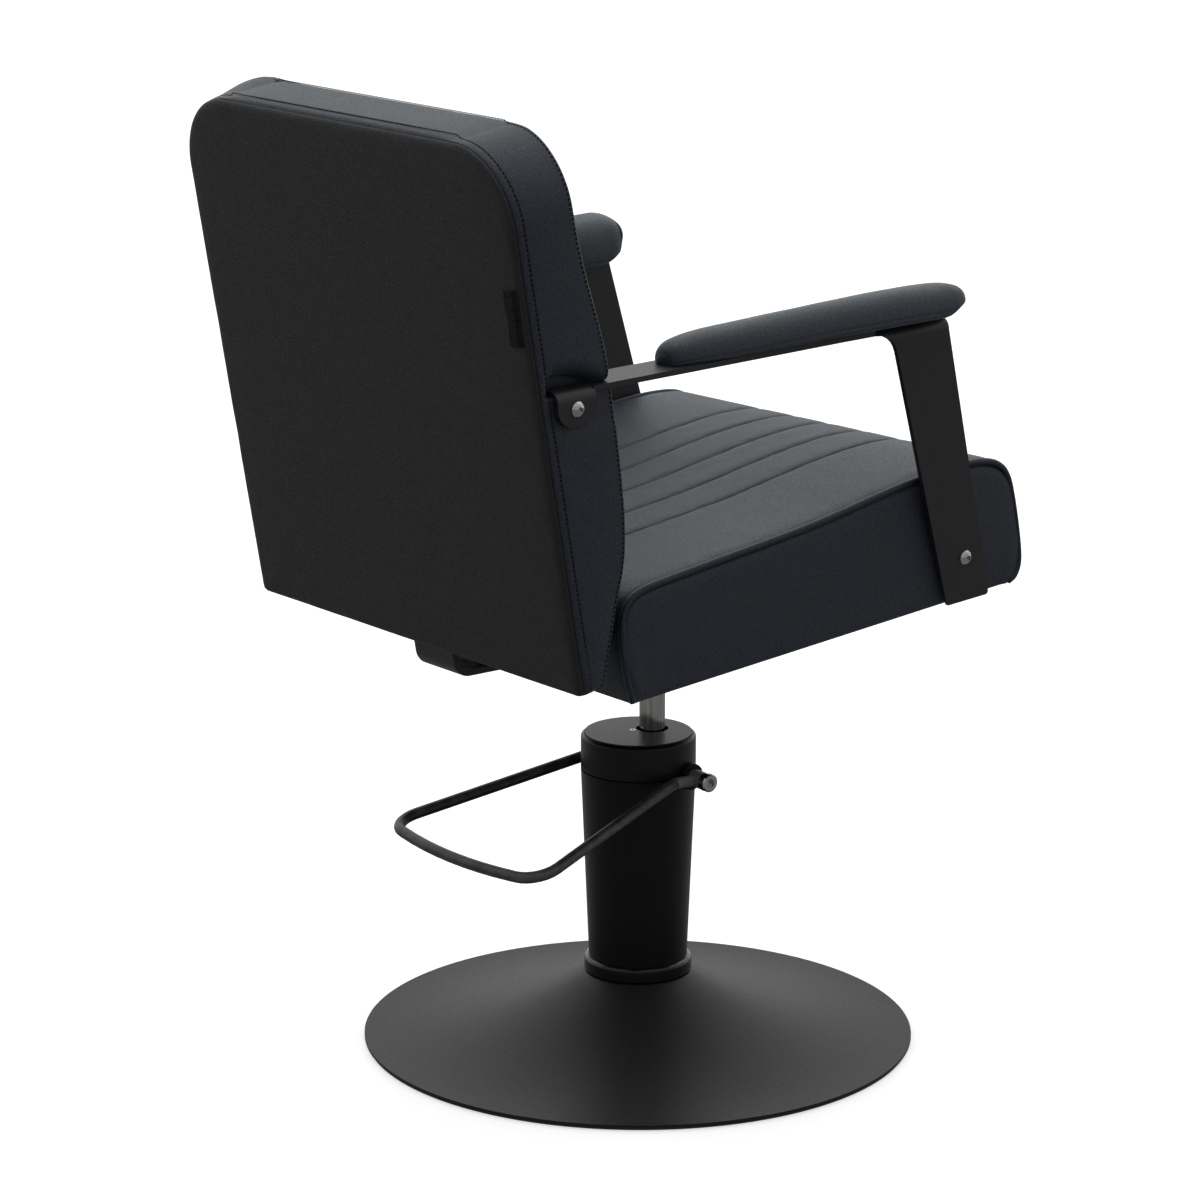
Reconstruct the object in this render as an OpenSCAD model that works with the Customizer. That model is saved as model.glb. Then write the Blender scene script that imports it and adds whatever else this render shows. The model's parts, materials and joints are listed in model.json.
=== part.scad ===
// Hydraulic hairdressing chair: round base, pump column, foot pedal, upholstered seat and back.
// Origin on the floor at the centre of the base. The sitter faces -Y, and +Z is up.
// The lift is drawn part way up, which is the rest pose.

/* [Base] */
// Diameter of the round base
base_d = 535; // [490:1:600]
// Height of the base cover's neck above the floor
base_h = 66; // [56:1:80]
// Diameter of the cover's neck
neck_d = 104; // [103:1:112]
// Height of the cover's rim above the floor
rim_h = 5; // [4:0.5:8]
// Sheet of the base cover
cover_wall = 2; // [1.5:0.1:2.5]
// Diameter of the heavy plate under the cover
plate_d = 360; // [300:1:380]
// Thickness of that plate
plate_t = 8; // [6:0.5:9]
// Height of the rubber floor ring
floor_ring_h = 2.2; // [1.6:0.1:3]
// Width of the rubber floor ring
floor_ring_w = 13; // [9:0.5:18]

/* [Column] */
// Height of the ring at the foot of the column
foot_ring_h = 16; // [12:0.5:22]
// Diameter of that ring
foot_ring_d = 104.8; // [104.5:0.1:112]
// Length of the tapered sleeve
sleeve_h = 188; // [176:1:200]
// Outer diameter of the sleeve at its foot
sleeve_foot_d = 95.6; // [93:0.2:98]
// Outer diameter of the sleeve at its head
sleeve_head_d = 111.2; // [110.6:0.2:114]
// Wall of the sleeve
sleeve_wall = 2.6; // [2:0.1:2.8]
// Height of the straight head cover
head_h = 35; // [33:0.5:40]
// Wall of the head cover
head_wall = 3.2; // [2.4:0.1:3.4]
// Height of the cap's face above the head cover's rim
cap_rise = 1.5; // [0.5:0.1:3]
// Thickness of the cap
cap_t = 6.5; // [5:0.1:7]

/* [Pump] */
// Outer diameter of the oil reservoir tube
reservoir_d = 86; // [82:0.5:87]
// Wall of the reservoir tube
reservoir_wall = 3; // [2:0.1:4]
// Diameter of the flange at the foot of the pump
flange_d = 132; // [130:1:140]
// Thickness of that flange
flange_t = 10; // [8:0.5:12]
// Bore of the pressure cylinder
cylinder_bore = 31; // [30.6:0.1:32]
// Wall of the pressure cylinder
cylinder_wall = 3; // [2:0.1:3.2]
// Offset of the lift axis from the middle of the base, towards the sitter's front
axis_offset = 17; // [16:0.5:18]
// Offset of the pedal axle from the middle of the base, the same way
pivot_offset = 20; // [19:0.5:20.5]
// Diameter of the pump head casting
pump_head_d = 100; // [98:0.5:101]
// Distance from the pedal axle to the pump plunger
plunger_arm = 34; // [33:0.2:35]
// Diameter of the plunger stem
plunger_d = 10; // [8:0.5:11]

/* [Lift] */
// Diameter of the chromed lift rod
rod_d = 25; // [24:0.1:26]
// Radial running clearance of the rod and the piston
running_gap = 0.05; // [0.03:0.01:0.08]
// Height of the piston
piston_h = 20; // [16:0.5:24]
// Height of the seat's underside above the cap, in the rest pose
seat_rise = 130; // [128:1:142]

/* [Pedal] */
// Diameter of the pedal bar
bar_d = 11; // [9:0.5:12]
// Distance between the two ends of the bar
bar_gap = 131; // [129:1:134]
// Length of the straight ends before the bar spreads
bar_stub = 29.8; // [27:0.5:36]
// Length of each spreading arm
bar_arm = 213; // [190:1:230]
// Outward spread of each arm, in degrees
bar_spread = 14.2; // [10:0.2:18]
// Downward slope of each arm, in degrees
bar_drop = 12.4; // [8:0.2:14]
// Radius of the corners of the foot bar
bar_corner_r = 26; // [20:1:32]
// Bow of the foot bar
bar_bow = 13; // [8:0.5:18]
// Diameter of the pedal axle
axle_d = 12; // [10:0.5:13]

/* [Seat] */
// Width of the seat over its piping
seat_w = 476; // [450:1:476]
// Length of the seat cushion
seat_l = 473; // [450:1:490]
// Height of the seat cushion at its front
seat_h = 120; // [112:1:128]
// Distance of the cushion's rear face behind the middle of the base
seat_rear = 197; // [190:1:205]
// Backward tilt of the seat, in degrees
seat_tilt = 5.25; // [4:0.05:6]
// Radius of the welt along the edges
welt_r = 3; // [2:0.1:4]
// Distance between the sewn channels
channel_pitch = 52.5; // [46:0.5:56]
// Depth of the sewn channels
channel_depth = 3; // [2:0.1:4]
// Thickness of the plywood seat board
seat_board_t = 15; // [12:0.5:18]
// Thickness of the steel sheet under the seat
bracket_t = 4; // [3:0.1:5]

/* [Back] */
// Overhang of the back past the seat, on each side
back_over = 12; // [4:0.5:12]
// Height of the back, along its slope
back_h = 497; // [470:1:540]
// Depth of the back at its thickest
back_depth = 83; // [74:1:88]
// Distance of the back's lower rear edge behind the middle of the base
back_y = 265; // [262:0.5:270]
// Height of that edge above the seat's underside at the middle of the base
back_lift = 0; // [-3:0.1:6]
// Recline of the back, in degrees
recline = 9.85; // [8:0.05:11]
// Radius of the upper corners
back_corner_r = 72; // [55:1:85]
// Inward slant of the side border, in degrees
side_slant = 1; // [0:0.5:5]
// Thickness of the rear panel
rear_panel_t = 8; // [6:0.5:9]
// Thickness of the plywood back board
back_board_t = 12; // [9:0.5:13]
// Width of the flat bar that carries the back
strap_w = 60; // [50:1:70]
// Thickness of that bar
strap_t = 6; // [5:0.5:7]
// Outer radius of its bend
strap_bend_r = 18; // [14:0.5:22]

/* [Arms] */
// Thickness of the bent arm plate
arm_t = 5; // [4:0.2:6]
// Distance of the arm plate's outer face from the back's border
arm_over = 5.5; // [5:0.1:7]
// Height of the arm plate's top above the seat's underside, at the middle of the base
arm_lift = 287.8; // [278:0.2:295]
// Forward rise of the arm plate, in degrees
arm_rise = 1.9; // [1:0.1:3]
// Width of the flat part of the arm plate
arm_strip_w = 47; // [44:0.5:52]
// Inward reach of the leg, from its bend to its bolt
leg_in = 10.33; // [8:0.01:10.33]
// Width of the leg at its foot
leg_foot_w = 53; // [48:0.5:58]
// Width of the leg at its head
leg_head_w = 68; // [62:0.5:76]
// Length of the arm pad
pad_l = 320; // [300:1:335]
// Thickness of the arm pad
pad_h = 31; // [26:0.5:34]
// Roll of the pad towards its nose, outer edge up, in degrees
pad_roll = 11; // [0:0.5:12]

/* [Fasteners] */
// Shank of the button head bolts
m8_d = 8; // [7:0.5:8]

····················

▶ [Goal] Find how many lines of the material carry the string "that". Only the number should be in the answer.

▶ [Written response] 7